Only the lines from the start of the entries up to and including the line with "its flat blank." should be written out, exactly as they stand.

● ● ● ● ● ● ●

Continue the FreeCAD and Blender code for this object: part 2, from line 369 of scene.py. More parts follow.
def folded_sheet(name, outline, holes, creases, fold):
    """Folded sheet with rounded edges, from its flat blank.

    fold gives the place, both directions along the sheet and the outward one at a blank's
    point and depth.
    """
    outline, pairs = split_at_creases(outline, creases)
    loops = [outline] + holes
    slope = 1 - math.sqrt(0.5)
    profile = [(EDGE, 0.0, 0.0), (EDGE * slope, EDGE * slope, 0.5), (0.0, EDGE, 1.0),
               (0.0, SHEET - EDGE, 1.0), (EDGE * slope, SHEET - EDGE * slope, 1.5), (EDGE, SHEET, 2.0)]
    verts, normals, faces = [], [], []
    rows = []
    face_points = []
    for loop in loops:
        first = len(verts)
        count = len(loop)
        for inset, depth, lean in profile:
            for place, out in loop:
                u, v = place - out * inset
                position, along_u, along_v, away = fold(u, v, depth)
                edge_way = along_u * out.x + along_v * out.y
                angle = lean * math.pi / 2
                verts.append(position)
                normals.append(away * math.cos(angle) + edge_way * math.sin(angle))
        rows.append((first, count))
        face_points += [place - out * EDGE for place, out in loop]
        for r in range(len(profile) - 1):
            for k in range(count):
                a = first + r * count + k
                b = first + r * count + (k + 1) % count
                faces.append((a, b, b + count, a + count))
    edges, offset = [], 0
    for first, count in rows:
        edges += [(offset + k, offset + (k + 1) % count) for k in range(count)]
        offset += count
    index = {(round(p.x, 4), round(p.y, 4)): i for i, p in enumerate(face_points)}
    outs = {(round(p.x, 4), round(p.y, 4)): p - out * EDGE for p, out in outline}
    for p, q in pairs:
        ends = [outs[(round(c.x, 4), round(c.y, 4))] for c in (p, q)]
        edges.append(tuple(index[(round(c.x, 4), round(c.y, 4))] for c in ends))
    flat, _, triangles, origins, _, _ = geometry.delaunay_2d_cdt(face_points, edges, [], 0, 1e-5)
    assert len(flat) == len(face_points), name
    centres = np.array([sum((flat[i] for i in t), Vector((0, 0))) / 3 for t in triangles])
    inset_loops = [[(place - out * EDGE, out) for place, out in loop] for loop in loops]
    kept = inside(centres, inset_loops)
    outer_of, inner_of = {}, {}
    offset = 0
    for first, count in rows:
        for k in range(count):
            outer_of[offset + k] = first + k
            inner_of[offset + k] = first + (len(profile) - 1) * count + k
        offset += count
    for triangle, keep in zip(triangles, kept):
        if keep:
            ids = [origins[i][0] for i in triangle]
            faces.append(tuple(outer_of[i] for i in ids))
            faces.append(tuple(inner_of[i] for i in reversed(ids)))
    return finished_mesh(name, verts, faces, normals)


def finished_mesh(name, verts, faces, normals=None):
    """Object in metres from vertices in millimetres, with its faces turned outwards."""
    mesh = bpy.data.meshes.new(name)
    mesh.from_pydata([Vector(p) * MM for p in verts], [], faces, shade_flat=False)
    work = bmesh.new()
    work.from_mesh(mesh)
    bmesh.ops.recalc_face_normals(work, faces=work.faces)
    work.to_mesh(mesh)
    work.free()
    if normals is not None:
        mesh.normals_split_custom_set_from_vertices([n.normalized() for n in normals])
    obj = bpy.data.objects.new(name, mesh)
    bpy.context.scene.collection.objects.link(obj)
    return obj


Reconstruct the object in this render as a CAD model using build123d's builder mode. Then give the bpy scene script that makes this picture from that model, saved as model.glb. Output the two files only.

● ● ● ● ● ● ●

◆ **Full response**
Continue the FreeCAD and Blender code for this object: part 2, from line 369 of scene.py. More parts follow.
def folded_sheet(name, outline, holes, creases, fold):
    """Folded sheet with rounded edges, from its flat blank.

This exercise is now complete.